Some educators at the district level, for their part, have been demanding that kind of evidence for a few years, in part because of requirements under the No Child Left Behind Act that programs be research based, according to publishers. Mr. Wilkinson of Harcourt said he was even asked recently to provide research showing that students learn more than they otherwise would when they use the flashcards his company produces.
“If there’s a place where they take an objective view of the research, that’s something I would certainly be interested in,” said Lianne B. Jackson, the textbook and standards program coordinator for Nevada’s 65,000-student Washoe County school district, which expects to adopt new elementary math texts over the next few years.
But the bottom line for most districts and states is ensuring that the instructional programs they choose adhere to local and state standards on what to teach and when to teach it.
“If you weren’t significantly outperforming your competitor,” Ms. Baughman said, “I don’t know that it would keep a state or district from adopting you.”

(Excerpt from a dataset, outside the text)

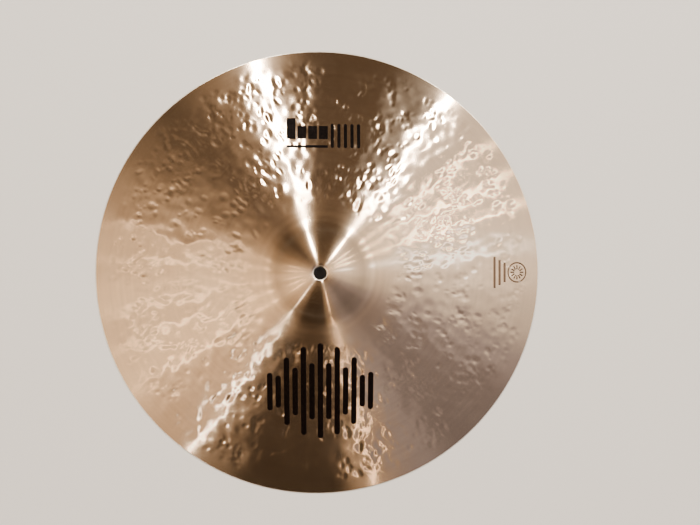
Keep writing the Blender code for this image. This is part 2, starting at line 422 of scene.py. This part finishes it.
def grid_faces(rows, columns, wrap_rows, wrap_columns):
    """Quads over a grid of points numbered row by row."""
    row = np.arange(rows if wrap_rows else rows - 1)
    column = np.arange(columns if wrap_columns else columns - 1)
    r, c = np.meshgrid(row, column, indexing="ij")
    next_r, next_c = (r + 1) % rows, (c + 1) % columns
    corners = (r * columns + c, next_r * columns + c, next_r * columns + next_c, r * columns + next_c)
    return np.stack([corner.ravel() for corner in corners], axis=1)


def bronze_sheet(lathed, rubbed_and_highlit):
    """The whole sheet. Its hole and its rim are worn, and their pale colour paints a bright highlight along
    their edges.
    """
    outline = np.array(sheet_outline())
    spokes = np.arange(SPOKES) * math.tau / SPOKES
    x = outline[:, 0, None] * np.cos(spokes)
    y = outline[:, 0, None] * np.sin(spokes)
    z = outline[:, 1, None] + hammer_height(x, y)
    points = np.stack([x, y, z], axis=2).reshape(-1, 3)
    faces = grid_faces(len(outline), SPOKES, wrap_rows=True, wrap_columns=True)
    sheet = add_object("bronze_sheet", points.tolist(), faces.tolist(), lathed)
    sheet.data.materials.append(rubbed_and_highlit)
    next_radius = np.roll(outline[:, 0], -1)
    widest = np.maximum(outline[:, 0], next_radius)
    narrowest = np.minimum(outline[:, 0], next_radius)
    # The hole's chamfer and the rim: worn bronze whose pale colour also paints their edge highlight.
    at_hole = widest < HOLE_RADIUS + HOLE_CHAMFER * MARGIN
    at_rim = narrowest > RIM_RADIUS - EDGE_DEPTH * MARGIN
    worn_and_highlit = at_hole | at_rim
    sheet.data.polygons.foreach_set("material_index", np.repeat(worn_and_highlit, SPOKES).astype(np.int32))
    sheet.data.set_sharp_from_angle(angle=SHARP_ANGLE)
    return sheet


def film(plan, rise, sink, closed_rows=False):
    """Points and faces of a thin body that follows the bronze. plan is a grid of (x, y) places.

    With closed_rows the last row joins the first.
    """
    rows, columns = plan.shape[:2]
    ground = surface_height(plan[..., 0], plan[..., 1])
    layers = [np.dstack([plan, ground + lift]).reshape(-1, 3) for lift in (rise, -sink)]
    count = rows * columns
    upper = grid_faces(rows, columns, closed_rows, False)
    faces = [upper, upper[:, ::-1] + count]
    row = np.arange(rows)
    column = np.arange(columns)
    sides = [row * columns, row[::-1] * columns + columns - 1]
    ends = [] if closed_rows else [column[::-1], (rows - 1) * columns + column]
    for side in sides + ends:
        following = np.roll(side, -1) if closed_rows else side[1:]
        first = side if closed_rows else side[:-1]
        faces.append(np.stack([first, following, following + count, first + count], axis=1)[:, ::-1])
    return np.vstack(layers), np.vstack(faces)


def bar_plan(centre, size, rounded, cell, columns):
    """Grid of places over an upright bar."""
    half_width, half_height = size[0] / 2, size[1] / 2
    straight = half_height - half_width if rounded else half_height
    rows = max(2, int(round(2 * straight / cell)) + 1)
    levels = np.linspace(-straight, straight, rows)
    widths = np.full(rows, half_width)
    if rounded:
        angles = np.linspace(0.0, ROUND_END_ANGLE, ROUND_END_ROWS)[1:]
        end = straight + half_width * np.sin(angles)
        narrowing = half_width * np.cos(angles)
        levels = np.concatenate([-end[::-1], levels, end])
        widths = np.concatenate([narrowing[::-1], widths, narrowing])
    across = np.linspace(-1.0, 1.0, columns)
    x = centre[0] + widths[:, None] * across[None, :]
    y = centre[1] + np.repeat(levels[:, None], columns, axis=1)
    return np.dstack([x, y])


def ink_print(node, material):
    """The ink that a CAD node stands for."""
    low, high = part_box(node)
    centre = ((low[0] + high[0]) / 2, (low[1] + high[1]) / 2)
    size = (high[0] - low[0], high[1] - low[1])
    columns = max(INK_COLUMNS, int(round(size[0] / INK_CELL)) + 1)
    plan = bar_plan(centre, size, node.startswith(ROUND_PRINTS), INK_CELL, columns)
    points, faces = film(plan, INK_RISE, INK_SINK)
    item = add_object("ink_" + node, points.tolist(), faces.tolist(), material)
    item.data.set_sharp_from_angle(angle=SHARP_ANGLE)
    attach(item, BODY)
    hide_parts(node)


def ring_plan(centre, radius, line):
    """Grid of places over a ring, in rows round it."""
    angles = np.arange(ARC_STEPS) * math.tau / ARC_STEPS
    radii = np.array([radius + line / 2, radius, radius - line / 2])
    x = centre[0] + radii[None, :] * np.cos(angles)[:, None]
    y = centre[1] + radii[None, :] * np.sin(angles)[:, None]
    return np.dstack([x, y])


def tick_plan(centre, angle, span, line):
    """Grid of places over a short line that points away from the centre."""
    distance = np.linspace(*span, TICK_STEPS)[:, None]
    offset = np.linspace(line / 2, -line / 2, 2)[None, :]
    x = centre[0] + distance * math.cos(angle) - offset * math.sin(angle)
    y = centre[1] + distance * math.sin(angle) + offset * math.cos(angle)
    return np.dstack([x, y])


def etched_mark(material):
    """A plain workshop mark, read from the rim: a ring of ticks and three bars."""
    plans = [(ring_plan(MARK_RING_CENTRE, MARK_RING_RADIUS, MARK_LINE), True)]
    for i in range(MARK_TICKS):
        angle = math.tau * i / MARK_TICKS
        plans.append((tick_plan(MARK_RING_CENTRE, angle, MARK_TICK_SPAN, MARK_LINE), False))
    for i, length in enumerate(MARK_BAR_LENGTHS):
        centre = (MARK_BAR_START - i * MARK_BAR_PITCH, 0.0)
        size = (MARK_BAR_WIDTH, length)
        plans.append((bar_plan(centre, size, False, MARK_BAR_CELL, MARK_BAR_COLUMNS), False))
    all_points, all_faces, start = [], [], 0
    for plan, closed in plans:
        points, faces = film(plan, MARK_RISE, INK_SINK, closed)
        all_points.append(points)
        all_faces.append(faces + start)
        start += len(points)
    mark = add_object("etched_mark", np.vstack(all_points).tolist(), np.vstack(all_faces).tolist(), material)
    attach(mark, BODY)


# ---------------------------------------------------------------- materials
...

The What Works Clearinghouse is part of a movement at the federal level to spur demand for rigorous research attesting to the effectiveness of educational programs.
The No Child Left Behind Act, for instance, requires that schools receiving funds under the law rely on “scientifically based evidence” in choosing a wide variety of educational programs, products, and practices.
Textbook publishers, in turn, have responded by commissioning randomized trials of their products. While the growth in company-sponsored studies has raised some eyebrows, experts by and large see the mounting piles of evidence as a positive development. (“Houghton Mifflin’s Sale to Software Maker Reflects Trend,” Dec. 6, 2006.)
“Before, it was definitely more loosey-goosey,” said Ms. Azin of Planning Research and Evaluation Services Associates. But she believes the clearinghouse should expand the range of research that qualifies as evidence—a change that clearinghouse operators say they are not likely to favor.
“It’s also dangerous to go to a more formulaic approach, which might be extreme,” Ms. Azin said.